The court concluded that this letter, praising the chef’s performance, and written just a few months before his dismissal, “creates a genuine issue of fact as to whether the proffered reason for his termination was the true reason.” It left to the jury the task of deciding whether the monastery’s dismissal was in fact based on unacceptable quality, or upon the chef’s age.
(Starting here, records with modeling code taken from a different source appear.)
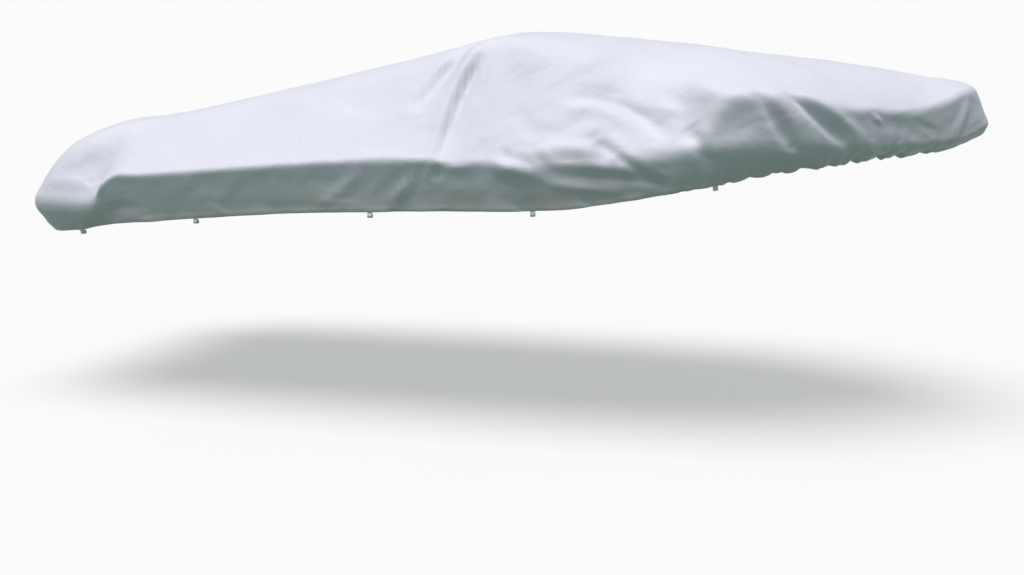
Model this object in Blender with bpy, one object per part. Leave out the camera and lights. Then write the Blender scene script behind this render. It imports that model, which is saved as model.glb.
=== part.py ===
"""Fitted cover for an open motor boat, in the shape it takes over the boat, with the boat left out.

One sheet of coated polyester runs from an elastic hem below the gunwale, over the gunwale and the bow
rail, up to a ridge that is highest over the windscreen. Ten webbing loops for the tie-down line are sewn
inside the hem.

Units are metres. +X points to the bow, +Y to port and +Z up. The origin lies on the centreline, just
under the cloth at its highest point, where the windscreen's frame carries the cover.
"""

from typing import NamedTuple

import bpy
import numpy as np
from mathutils import Matrix, Vector

# Driving dimensions ------------------------------------------------------------------------------------

CLOTH_THICKNESS = 0.002
HEM_THICKNESS = 0.0035  # the cloth is turned over its elastic there
HEM_WIDTH = 0.030
CARRIED_AT = 2.860  # how far forward of the stern the windscreen's frame carries the cover
CARRIED_HEIGHT = 1.128  # height of that frame above the lowest point of the hem

LOOP_WIDTH = 0.025
LOOP_THICKNESS = 0.002
LOOP_GAP = 0.019  # inside width of the open loop
LOOP_DROP = 0.031  # how far a loop reaches below the hem
LOOP_LEG = 0.018  # height of its two sewn legs above the hem's edge
LOOP_NECK = 0.004  # the legs part this far below the hem's edge
LOOP_TURN = (150, 390)  # degrees from inwards, where the round foot of its hole starts and ends
LOOP_FACETS = 10  # flat faces that stand for that round foot
SEWN_GAP = 0.0007  # left between a loop and the cloth that it is sewn to
LOOPS_FORWARD = (0.36, 1.12, 2.16, 3.04, 3.95)  # of the stern, on each side

STARBOARD, PORT = -1, 1


class Section(NamedTuple):
    """One line of the cloth from its hem up to the ridge, on one half of the cover.

    Each place is (forward of the stern, out from the centreline, above the lowest hem), and the ridge is
    (forward, above). The bends say how far from the gunwale and from the shoulder the cloth starts to
    turn. steps is the number of spokes from this section to the next.
    """

    name: str
    hem: tuple
    gunwale: tuple
    shoulder: tuple
    ridge: tuple
    bends: tuple
    steps: int


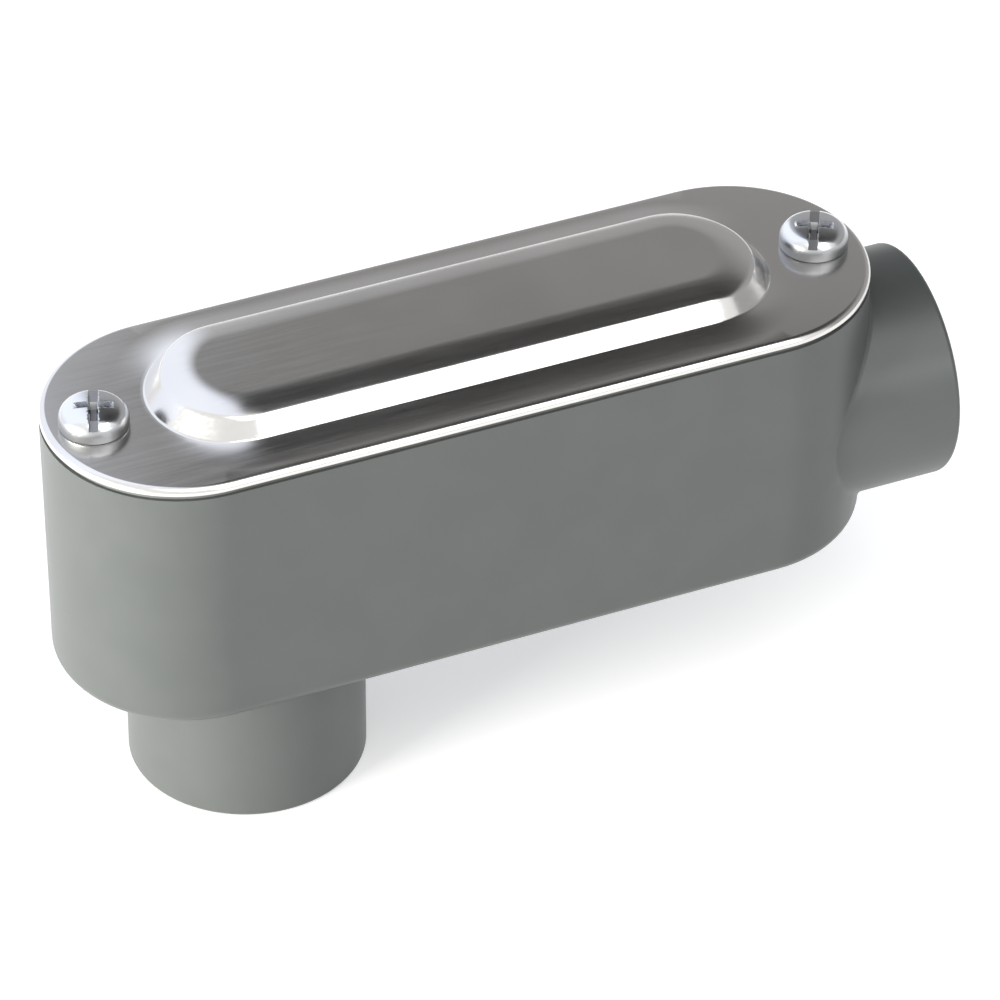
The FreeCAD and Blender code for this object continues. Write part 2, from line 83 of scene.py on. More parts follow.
# ---------------------------------------------------------------- shared mesh work


def new_piece(name: str, bm: Mesh, scale: float = MM) -> Piece:
    """Turn a finished bmesh into a piece at the origin.

    Args:
        name: Name of the piece.
        bm: Its mesh. It is freed.
        scale: Metres in one unit of the mesh.

    Returns:
        The new object.
    """
    bmesh.ops.scale(bm, vec=Vector((scale, scale, scale)), verts=bm.verts)
    mesh = bpy.data.meshes.new(name)
    bm.to_mesh(mesh)
    bm.free()
    piece = bpy.data.objects.new(name, mesh)
    bpy.context.scene.collection.objects.link(piece)
    return piece


def shade(bm: Mesh, crease: float) -> None:
    """Shade every face smooth and every edge sharper than a limit hard.

    Args:
        bm: Mesh to shade.
        crease: Largest angle, in degrees, that is still shaded smooth.
    """
    limit = math.radians(crease)
    for face in bm.faces:
        face.smooth = True
    for edge in bm.edges:
        edge.smooth = len(edge.link_faces) == 2 and edge.calc_face_angle(0.0) < limit


def even_normals(piece: Piece) -> None:
    """Keep flat faces flat where they run into a rounding."""
    modifier = piece.modifiers.new("even_normals", "WEIGHTED_NORMAL")
    modifier.mode = "FACE_AREA_WITH_ANGLE"
    modifier.keep_sharp = True


def finished(name: str, bm: Mesh, finish: Material) -> Piece:
    """Turn a finished mesh into a dressed piece.

    Args:
        name: Name of the piece.
        bm: Its mesh, in millimetres. It is freed.
        finish: Its material.

    Returns:
        The piece.
    """
    piece = new_piece(name, bm)
    even_normals(piece)
    piece.data.materials.append(finish)
    return piece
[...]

This case is important for two reasons: (1) It illustrates the liberal definition of “employee” under the federal age discrimination law. A worker may be deemed to be an employee for purposes of federal age discrimination law despite the fact that the employer treats the worker as an independent contractor for tax purposes. (2) Churches must recognize the potential effect of issuing complimentary letters or evaluations to employees that are later dismissed. The court in this case viewed such an apparent contradiction as proof that the employer may have dismissed the employee on account of unlawful age discrimination and not on the basis of unacceptable performance (as the employer insisted). One final point—few local churches are covered by the federal age discrimination law since they have fewer than 20 employees. Even churches with 20 or more employees will not be covered by the law unless they are engaged in interstate commerce. Very few local churches have been found by the courts to be engaged in commerce for purposes of federal civil rights laws. Stouch v. Brothers of the Order of Hermits of St. Augustine, 836 F. Supp. 1134 (E.D. Pa. 1993).